The filesystem on /dev/testVG/testFS is now 200704 blocks long.
# df -h
Filesystem Size Used Avail Use% Mounted on
/dev/mapper/testVG-testFS
190M 5.6M 175M 4% /mnt
# cat /mnt/ThisIsValuable
Critical Data
Done, no outage. It may be a few steps to do, but in my case its worth it to avoid having the downtime. This is a pretty specific use-case but there are plenty of other cases where this example will allow users to use these tools in a way that has little impact on the end users.

I challenged all of my boxes to see which could "calculate parody" fastest, but they all just sat there with neither exaggeration nor comic effect.
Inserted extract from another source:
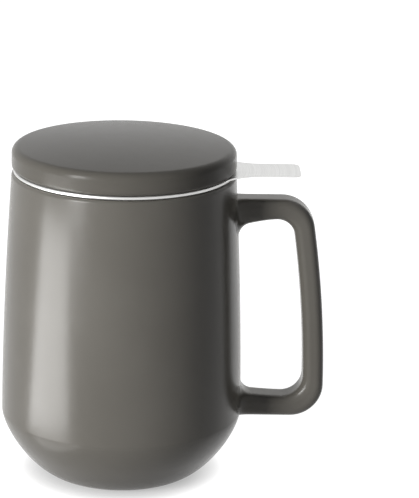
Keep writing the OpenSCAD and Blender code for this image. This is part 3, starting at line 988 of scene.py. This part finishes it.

Its likely then that cpu wasn't the limiting factor in your io system. Keep adding disks until your raid card can't keep up wit hit :)
My thoughts on software RAID vs. hardware RAID: http://piece.dpiddy.net/2008/4/22/hardware-vs-software-raid
thunk, I prefer the uncalculated parody myself. :-P
If the author doesn´t know the difference between parody and parity I´d be wary of anything technical they purport to know...
meh, ad hominem attacks are a common fallacy and one I don't blame Adrian for making. But then, I'm a technician not a writer.
This tutorial is riddled with errors and inconsistencies. I'm pretty sure they have people that will do proof reading and fact checking for you.